When I boot these VMs up again, everything is fine.

But when I reboot any of these VMs, the ESXi host crashes with all the other VMs on it!  :smileyshocked:

The usual picture on the console stays the same, but it won't respond to keystrokes any more. It also doesn't respond to ping any more, you can't log in by SSH or vSphere Client - nothing. It's completely blocked. The only options are the reset key or power button.

It won't make a difference, if you issue the reboot of the VM inside the os by, like, /sbin/reboot, or if you issue it from the vSphere Client with "Restart Guest". The reult is always the same: a total crash of the entire host - and of course of all the other VMs on it.

We're not definitely sure, if the crashes came from the fact, that these VMs use the old 2.4 kernel or some other issue. But these 4 VMs are the only ones that could crash the VMware host and they're also the only ones we have with 2.4 kernel. +100 other Linux guests with 2.6 kernel work as well as before with ESXi 3.5.

Meanwhile we could upgrade (reinstall) 2 of those VMs with a modern Linux with 2.6 kernel. No issue with rebooting them any more. But the other 2 are using ancient software which isn't available for moden Linuxes any more. We have no workaround yet.

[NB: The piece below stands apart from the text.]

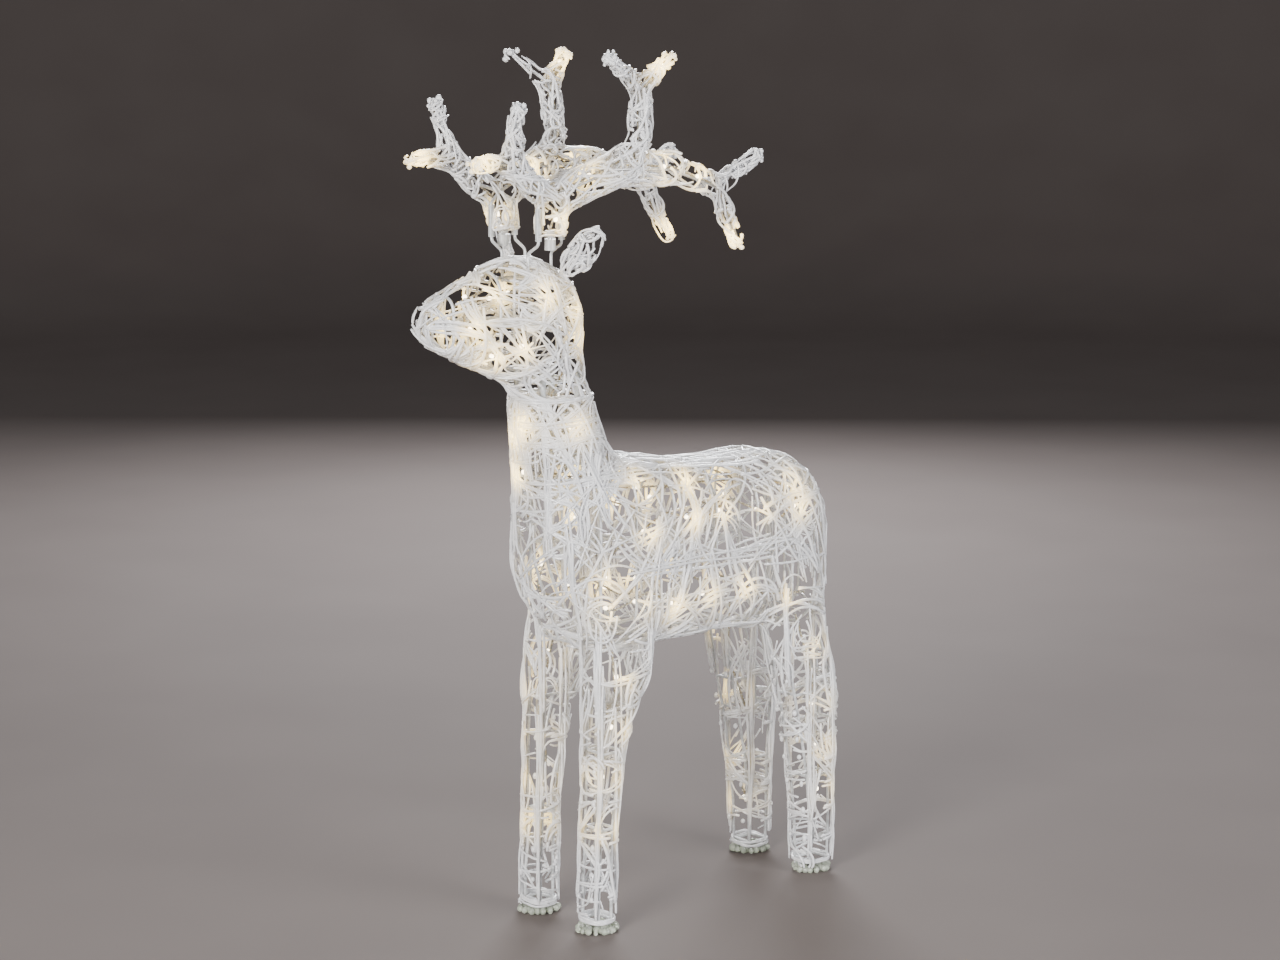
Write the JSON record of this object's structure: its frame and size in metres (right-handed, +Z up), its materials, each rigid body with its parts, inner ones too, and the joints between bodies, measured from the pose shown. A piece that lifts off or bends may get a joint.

One of the remaining VMs felt like reboot last night and crashed the server [it's 7am right now in Vienna] and the SMS alerts woke me from bed about two hours ago. :smileyangry:

Does anybody else have such problems?

Does anybody maybe have a solution other than "install a modern OS"?

Thanks!

0 Kudos
1 Solution

Accepted Solutions
piaroa
Expert
Expert
Jump to solution

A shot in the dark, but have you tried updating your VMware tools and the upgrade to vHardware 7 on those VMs?

If this post has been helpful/solved your issue, please mark the thread and award points as you see fit. Thanks!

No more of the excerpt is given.